Contrary to what some brands are saying at the moment wider tires are in simple terms not faster than thinner tires. If they were all the track riders would be on them, and they are not. Wider tires and rims help give stability to wheels is windy conditions and can reduce overall drag at certain yaw angles BUT on a calm day in a straight line they are not necessarily faster.
How to get the right tire pressure for your bike?
Now your probably curious to find out the perfect tire pressure for you tires and your riding. This can be very challenging to find out and many factors come into getting the correct tire pressure for you such as tire size, rim width, riders weight, temperature, the type of riding your doing, and even altitude. Here's our top methods on getting correct tire pressure.
If your switching to larger tires and are looking just for a rough calculation then this is an good way to get you roughly at the right pressure. Say you run 100 psi on a 23c tire and are upgrading to a 28c tire then typically we will drop the pressure by the volume you increase. So say 23c is 100% volume it would go like this;
23c - 100% Volume - 100 PSI
25c - 115% Volume - 85 PSI
28c - 133% Volume - 65-70 PSI
It's a very simple method and will only give you a rough idea but it's an excellent place to start on finding the right tire pressure for you.
Use an online Tire Pressure Calculator
There are also many online calculators you can use, which will take much more into account, such as the type of riding you are doing and your height and weight. One of our favorites is the Silca Professional. The link is below.

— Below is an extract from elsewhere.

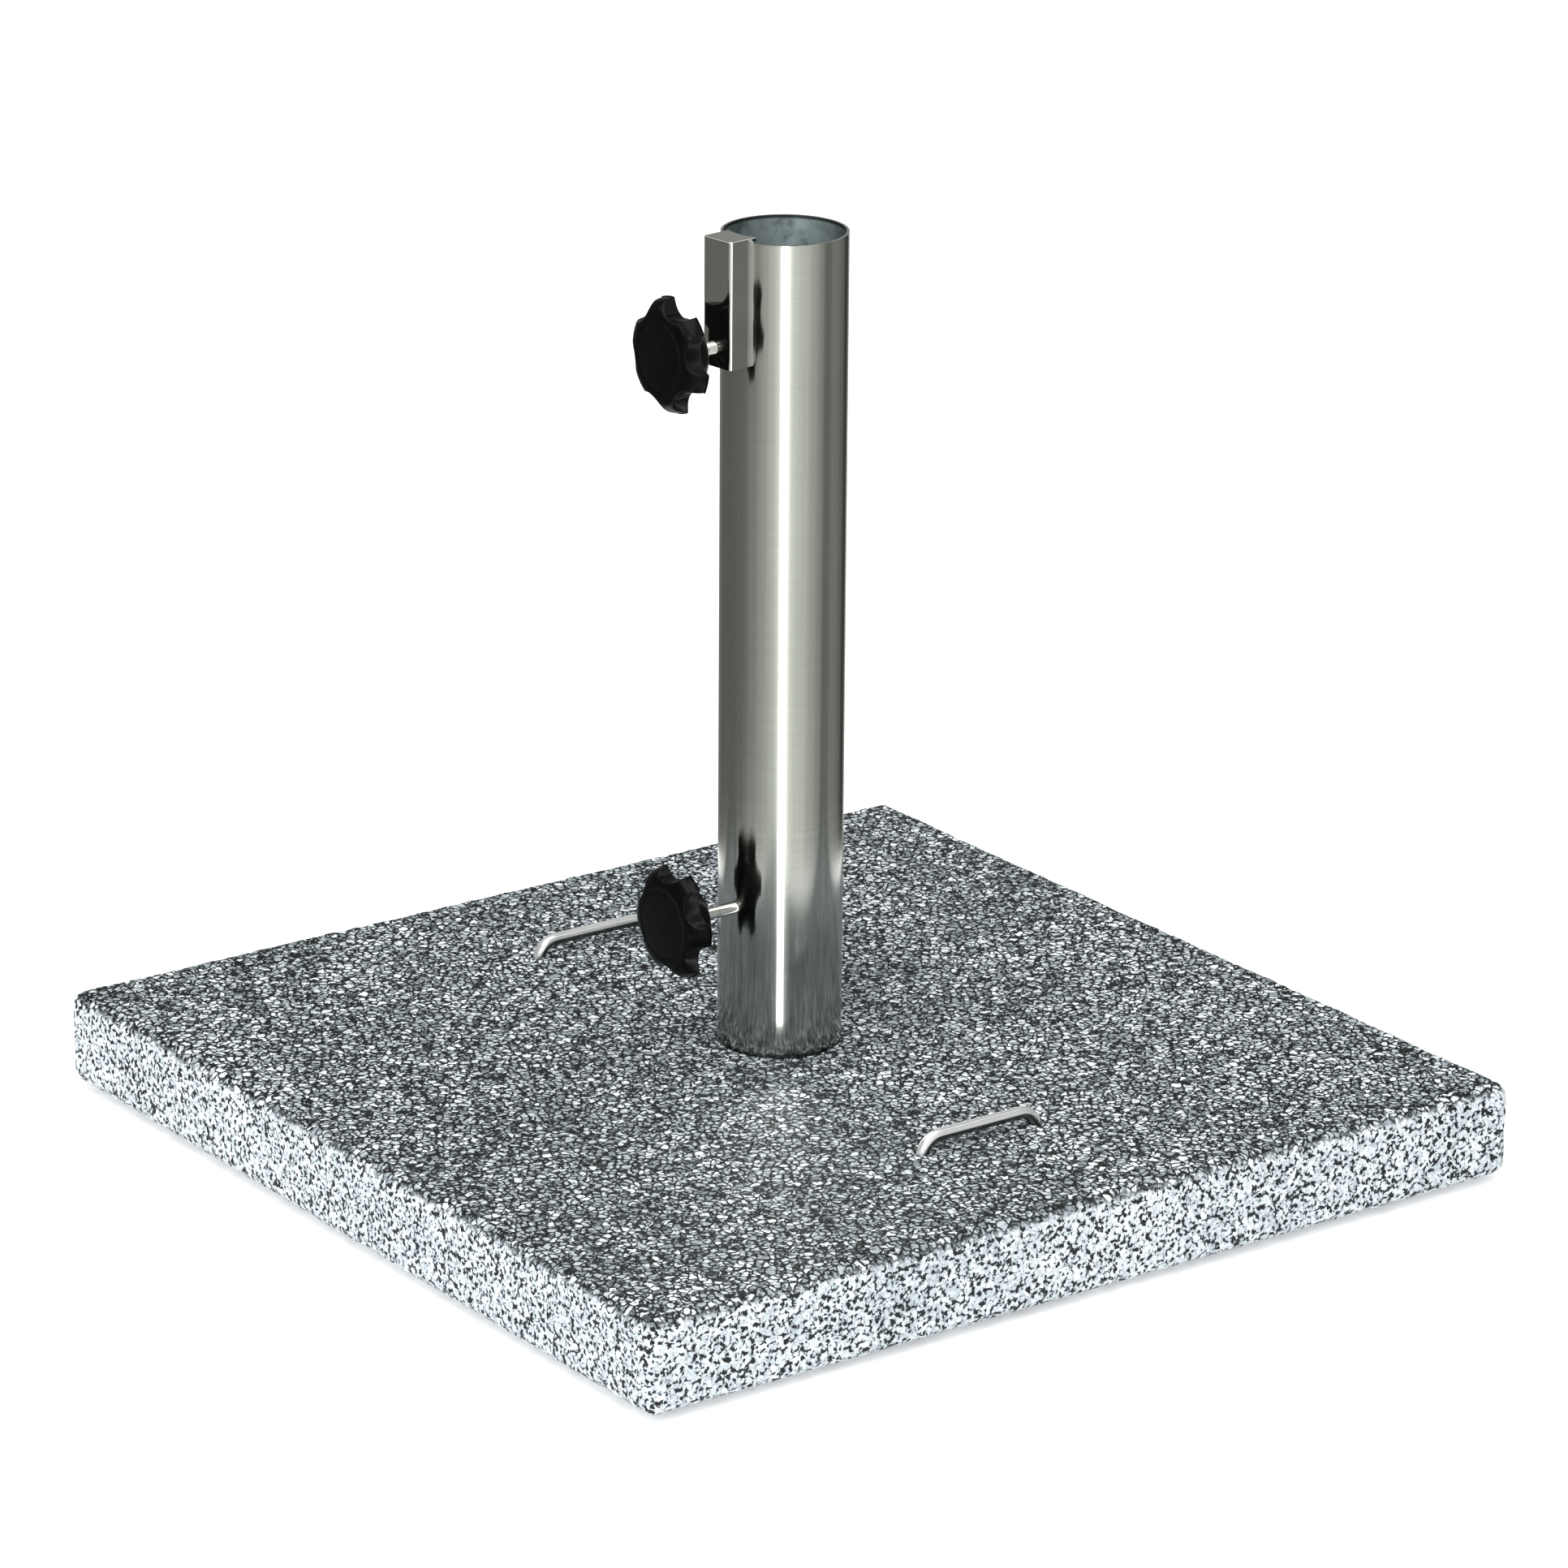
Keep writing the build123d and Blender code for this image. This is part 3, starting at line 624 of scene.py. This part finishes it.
def knob_piece(name, body, node, back, z, turn):
    """Moulded star grip: domed rim with rounded finger scallops, a recessed front seat and a hub."""
    seg = 360

    def star(t):
        """Radius of the lobed outline at an angle, with soft lobe corners."""
        local = (math.degrees(t) - turn) % 60.0
        if local > 30.0:
            local -= 60.0
        a = math.radians(local)
        disc = SCALLOP_R**2 - (SCALLOP_AT * math.sin(a)) ** 2
        if disc <= 0:
            near = abs(SCALLOP_AT * math.sin(abs(a))) - SCALLOP_R
            cut = SCALLOP_AT * math.cos(a) + near * 1.2
            return soft_min(GRIP_R, max(cut, GRIP_R - 0.0004), 0.0016)
        return soft_min(GRIP_R, SCALLOP_AT * math.cos(a) - math.sqrt(disc), 0.0020)

    rows = []  # each row: (T, radius function of the star radius)
    rows.append([(-HUB_LEN, 0.0030)])
    prof = []
    # hub: bore edge, rear face, rounded corner, tapered wall, root fillet
    prof += [(-HUB_LEN, 0.0031), (-HUB_LEN, 0.0072), (-HUB_LEN + 0.0006, 0.0078), (-HUB_LEN + 0.0006, 0.0120),
             (-HUB_LEN, 0.0126), (-HUB_LEN, HUB_R1 - 0.0007), (-HUB_LEN + 0.0002, HUB_R1 - 0.0002),
             (-HUB_LEN + 0.0007, HUB_R1 + 0.0001), (-HUB_LEN * 0.5, (HUB_R + HUB_R1) / 2), (-0.0009, HUB_R - 0.0002),
             (-0.0003, HUB_R + 0.0001), (0.0, HUB_R + 0.0005)]
    lathe = [(t, r, None) for t, r in prof]
    # back face out to the star, with a rounded rear edge
    for f in (0.25, 0.5, 0.75, 0.9):
        lathe.append((0.0, None, f))
    for k in range(0, 6):
        a = math.radians(90 * k / 5)
        lathe.append((0.0009 * (1 - math.cos(a)), None, ("rim", 0.0009 * (1 - math.sin(a)))))
    # rim and dome, up to the flat ring round the cover
    dome = []
    for k in range(1, 5):
        t = 0.0009 + (0.0015 - 0.0009) * k / 4
        dome.append((t, GRIP_R))
    n = 34
    for k in range(1, n + 1):
        a = math.radians(8 + (90 - 8) * k / n)
        dome.append((FRONT - DOME_R * (1 - math.sin(a)) , GRIP_R - DOME_R + DOME_R * math.cos(a)))
    for t, r in dome:
        lathe.append((t, r, "dome"))
    ring = GRIP_R - DOME_R
    lathe += [(FRONT, ring - 0.0006, None), (FRONT, COVER_R + 0.0001, None), (FRONT - 0.00003, COVER_R + 0.00003, None),
              (FRONT - 0.0002, COVER_R, None), (COVER_SEAT, COVER_R, None), (COVER_SEAT, 0.0030, None)]

    verts, faces = [], []
    out = Vector((-1, 0, 0))
    e_up, e_side = Vector((0, 0, 1)), Vector((0, -1, 0))
    outline = [star(2 * math.pi * s / seg) for s in range(seg)]
    for t, r, kind in lathe:
        for s in range(seg):
            th = 2 * math.pi * s / seg
            edge = outline[s]
            if kind is None:
                rr = r
            elif isinstance(kind, float):
                rr = HUB_R + 0.0005 + (edge - 0.0009 - HUB_R - 0.0005) * kind
            elif isinstance(kind, tuple):
                rr = edge - kind[1]
            else:
                rr = soft_min(edge, r, 0.0021) if r < GRIP_R + 1 else edge
            p = out * (back + t) + e_up * (rr * math.cos(th)) + e_side * (rr * math.sin(th))
            p.y += SCREW_Y
            p.z += z
            verts.append(p)
    rows_n = len(lathe)
    for a in range(rows_n - 1):
        for s in range(seg):
            u = (s + 1) % seg
            faces.append((a * seg + s, a * seg + u, (a + 1) * seg + u, (a + 1) * seg + s))
    # the stud's bore closes the shape into one skin
    for s in range(seg):
        u = (s + 1) % seg
        faces.append(((rows_n - 1) * seg + s, (rows_n - 1) * seg + u, u, s))
    knob = mesh_object(name, verts, faces)
    bm = bmesh.new()
    bm.from_mesh(knob.data)
    bmesh.ops.remove_doubles(bm, verts=bm.verts, dist=0.000004)
    bmesh.ops.recalc_face_normals(bm, faces=bm.faces)
    bm.to_mesh(knob.data)
    bm.free()
    sharp_by_angle(knob, 42)
    dress(knob, MAT["knob"])
    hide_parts(node)
    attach(knob, body)
    return knob


def cover_piece(name, body, node, back, z):
    """Snap-in disc that closes the grip's front, nearly flush, with a shallow crown."""
    seg = 128
    edge = COVER_R - 0.00006
    lathe = [(COVER_SEAT + 0.00002, 0.0), (COVER_SEAT + 0.00002, 0.006), (COVER_SEAT + 0.00002, edge - 0.0003),
             (COVER_SEAT + 0.0003, edge), (FRONT - 0.0002, edge), (FRONT - 0.00004, edge - 0.00006)]
    n = 14
    for k in range(n + 1):
        r = (edge - 0.00018) * (1 - k / n)
        lathe.append((FRONT + 0.00055 * (1 - (r / edge) ** 2), r))
    verts, faces, rows = [], [], []
    for t, r in lathe:
        count = 1 if r <= 0 else seg
        row = []
        for i in range(count):
            th = 2 * math.pi * i / seg
            row.append(len(verts))
            verts.append(Vector((-(back + t), SCREW_Y - r * math.sin(th), z + r * math.cos(th))))
        rows.append(row)
    for a, b in zip(rows, rows[1:]):
        for i in range(seg):
            j = (i + 1) % seg
            if len(a) == 1:
                faces.append((a[0], b[j], b[i]))
            elif len(b) == 1:
                faces.append((a[i], a[j], b[0]))
            else:
                faces.append((a[i], a[j], b[j], b[i]))
    disc = mesh_object(name, verts, faces)
    bm = bmesh.new()
    bm.from_mesh(disc.data)
    bmesh.ops.recalc_face_normals(bm, faces=bm.faces)
    bm.to_mesh(disc.data)
    bm.free()
    sharp_by_angle(disc, 50)
    dress(disc, MAT["cover"])
    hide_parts(node)
    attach(disc, body)
    return disc


# ------------------------------------------------------------------ build

MAT = {
    "tube": tube_material(),
    "polished": polished_material(),
    "rod": rod_material(),
    "zinc": zinc_material(),
    "screw": screw_material(),
    "knob": knob_material(),
    "cover": knob_material("knob_cover_black", 0.26),
    "nylon": nylon_material(),
    "rubber": rubber_material(),
}
BY_NODE = {
    "standpipe": "tube",
    "pipe_base_disc": "zinc",
    "clamp_box": "polished",
    "clamp_box_cap": "polished",
    "front_handle": "rod",
    "rear_handle": "rod",
    "upper_clamp_screw": "screw",
    "lower_clamp_screw": "screw",
    "upper_knob_grip": "knob",
    "lower_knob_grip": "knob",
    "upper_knob_cover": "cover",
    "lower_knob_cover": "cover",
    "lower_screw_tip": "nylon",
    "floor_pads": "rubber",
}
granite = granite_piece()
for n, o in NODES.items():
    dress(o, granite.data.materials[0] if n == "granite_slab" else MAT[BY_NODE.get(n, "zinc")])

knob_piece("upper_star_knob", "upper_knob", "upper_knob_grip", 0.0642, 0.4011, 78.0)
knob_piece("lower_star_knob", "lower_knob", "lower_knob_grip", 0.0616, 0.1231, 0.0)
cover_piece("upper_knob_disc", "upper_knob", "upper_knob_cover", 0.0642, 0.4011)
cover_piece("lower_knob_disc", "lower_knob", "lower_knob_cover", 0.0616, 0.1231)

# ------------------------------------------------------------------ studio

YAW, PITCH, ROLL = math.radians(36.02), math.radians(19.02), math.radians(0.435)
fwd = Vector((math.sin(YAW) * math.cos(PITCH), math.cos(YAW) * math.cos(PITCH), -math.sin(PITCH)))
r0 = Vector((math.cos(YAW), -math.sin(YAW), 0.0))
u0 = r0.cross(fwd)
right = r0 * math.cos(ROLL) + u0 * math.sin(ROLL)
up = -r0 * math.sin(ROLL) + u0 * math.cos(ROLL)
cam_data = bpy.data.cameras.new("photo_camera")
cam = link(bpy.data.objects.new("photo_camera", cam_data))
cam_data.sensor_width = 36.0
cam_data.lens = 8455.0 / 1932.0 * 36.0
cam_data.clip_start, cam_data.clip_end = 0.05, 60.0
cam_data.dof.use_dof = False
cam.matrix_world = Matrix(
    (
        (right.x, up.x, -fwd.x, -1.81563),
        (right.y, up.y, -fwd.y, -2.49960),
        (right.z, up.z, -fwd.z, 1.24350),
        (0, 0, 0, 1),
    )
)
SCENE.camera = cam

SCENE.view_settings.view_transform = "Standard"
SCENE.view_settings.look = "None"

world = bpy.data.worlds.new("studio")
SCENE.world = world
world.use_nodes = True
bg = next(n for n in world.node_tree.nodes if n.type == "BACKGROUND")
bg.inputs["Color"].default_value = (1.0, 1.0, 1.0, 1.0)
bg.inputs["Strength"].default_value = 1.0

floor_bm = bmesh.new()
bmesh.ops.create_circle(floor_bm, cap_ends=True, segments=96, radius=9.0)
floor_me = bpy.data.meshes.new("studio_floor")
floor_bm.to_mesh(floor_me)
floor_bm.free()
floor = link(bpy.data.objects.new("studio_floor", floor_me))
fm = Tree("studio_floor_white")
fm.surface(
    Base_Color=(0.84, 0.84, 0.84),
    Roughness=0.85,
    Specular_IOR_Level=0.0,
    Emission_Color=(1.0, 1.0, 1.0),
    Emission_Strength=0.30,
)
dress(floor, fm.mat)


def area(name, where, target, size, size_y, energy, colour=(1, 1, 1)):
    d = bpy.data.lights.new(name, "AREA")
    d.shape = "RECTANGLE"
    d.size, d.size_y = size, size_y
    d.energy = energy
    d.color = colour
    o = link(bpy.data.objects.new(name, d))
    o.location = where
    o.rotation_mode = "QUATERNION"
    o.rotation_quaternion = (Vector(target) - Vector(where)).to_track_quat("-Z", "Y")
    return o


# broad overhead softbox, a soft key from behind the camera, a soft side fill
area("overhead_softbox", (-0.6, -0.5, 2.6), (0, 0, 0.1), 2.4, 2.4, 36.0)
area("front_key", (-3.4, -2.3, 1.9), (0, 0, 0.2), 1.6, 1.6, 54.0)
area("left_fill", (-2.4, 0.6, 1.2), (0, 0, 0.25), 1.6, 1.6, 6.0)


def light_tent():
    """Round tent of soft panels just outside the slab that only polished surfaces see."""
    seg, radius, height = 180, 0.42, 1.3
    front = math.atan2(-2.49960, -1.81563)
    # turn from the camera's side in degrees, positive to its right: panel brightness; the warmth is one colour for all
    # panels
    panels = [
        (-180, 0.30), (-168, 0.30), (-153, 0.20), (-132, 0.15), (-110, 0.155), (-92, 0.165), (-74, 0.20), (-53, 0.32),
        (-35, 0.52), (-17, 0.76), (-7, 0.92), (0, 1.05), (9, 1.04), (18, 0.93), (36, 0.80), (55, 0.54), (68, 0.36),
        (78, 0.19), (86, 0.19), (97, 0.27), (110, 0.25), (126, 0.17), (138, 0.06), (149, 0.06), (157, 0.42), (168, 0.50),
        (180, 0.30),
    ]

    def level(turn):
        for (a, x), (b, y) in zip(panels, panels[1:]):
            if a <= turn <= b:
                f = (turn - a) / (b - a)
                f = f * f * (3 - 2 * f)
                return x + (y - x) * f
        return panels[0][1]

    steps = [i * 0.5 - 180 for i in range(721)]
    zs = [0.0, 0.15, 0.5, 0.9, height]
    verts, faces, values = [], [], []
    for d in steps[:-1]:
        for z in zs:
            tall = 0.42 + 0.58 * min(1.0, max(0.0, (abs(d) - 105.0) / 30.0))
            verts.append(
                (radius * math.cos(front + math.radians(d)), radius * math.sin(front + math.radians(d)), z * tall)
            )
            values.append(level(d))
    n = len(zs)
    count = len(steps) - 1
    for i in range(count):
        k = (i + 1) % count
        for j in range(n - 1):
            faces.append((i * n + j, k * n + j, k * n + j + 1, i * n + j + 1))
    tent = mesh_object("studio_light_tent", verts, faces)
    att = tent.data.attributes.new("panel", "FLOAT", "POINT")
    att.data.foreach_set("value", values)
    mat = bpy.data.materials.new("studio_tent_glow")
    mat.use_nodes = True
    t = mat.node_tree
    t.nodes.clear()
    a = t.nodes.new("ShaderNodeAttribute")
    a.attribute_name = "panel"
    e = t.nodes.new("ShaderNodeEmission")
    e.inputs["Color"].default_value = (0.975, 1.0, 0.935, 1.0)
    o = t.nodes.new("ShaderNodeOutputMaterial")
    t.links.new(a.outputs["Fac"], e.inputs["Strength"])
    t.links.new(e.outputs[0], o.inputs["Surface"])
    dress(tent, mat)
    tent.visible_camera = False
    tent.visible_diffuse = False
    tent.visible_shadow = False
    tent.visible_transmission = False
    tent.visible_volume_scatter = False

    # slim strip card close to the tube, which carries its highlight down to the slab
    aim = Vector((math.cos(front), math.sin(front), 0.0))
    across = Vector((-aim.y, aim.x, 0.0))
    columns = [(-0.0150, 0.0), (-0.0095, 0.10), (-0.0052, 0.45), (-0.0034, 8.5), (0.0044, 8.5), (0.0064, 0.9), (0.0120, 0.22),
               (0.0190, 0.0)]
    heights = (0.0535, 0.15, 0.30, 0.46)
    strip, glows = [], []
    for z in heights:
        for w, v in columns:
            strip.append(aim * 0.066 + across * w + Vector((0, 0, z)))
            glows.append(v)
    nc = len(columns)
    quads = [
        (j * nc + i, j * nc + i + 1, (j + 1) * nc + i + 1, (j + 1) * nc + i)
        for j in range(len(heights) - 1)
        for i in range(nc - 1)
    ]
    card = mesh_object("studio_strip_card", strip, quads)
    card_att = card.data.attributes.new("panel", "FLOAT", "POINT")
    card_att.data.foreach_set("value", glows)
    glow = bpy.data.materials.new("studio_strip_glow")
    glow.use_nodes = True
    g = glow.node_tree
    g.nodes.clear()
    ga = g.nodes.new("ShaderNodeAttribute")
    ga.attribute_name = "panel"
    ge = g.nodes.new("ShaderNodeEmission")
    ge.inputs["Color"].default_value = (1.0, 1.0, 0.98, 1.0)
    gt = g.nodes.new("ShaderNodeBsdfTransparent")
    gs = g.nodes.new("ShaderNodeAddShader")
    go = g.nodes.new("ShaderNodeOutputMaterial")
    g.links.new(ga.outputs["Fac"], ge.inputs["Strength"])
    g.links.new(ge.outputs[0], gs.inputs[0])
    g.links.new(gt.outputs[0], gs.inputs[1])
    g.links.new(gs.outputs[0], go.inputs["Surface"])
    dress(card, glow)
    card.visible_camera = False
    card.visible_diffuse = False
    card.visible_shadow = False
    card.visible_transmission = False
    card.visible_volume_scatter = False


light_tent()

To get the benefits of a bigger tire, they must be run at lower pressures. Larger tires are becoming increasingly popular in the cycling industry, and we are learning that you don't need small skinny tires with high PSI ratings to be fast. Bigger tires can offer better grip and more comfort and are excellent at protecting your rims. But as with everything it's about understanding the right set up for any given ride.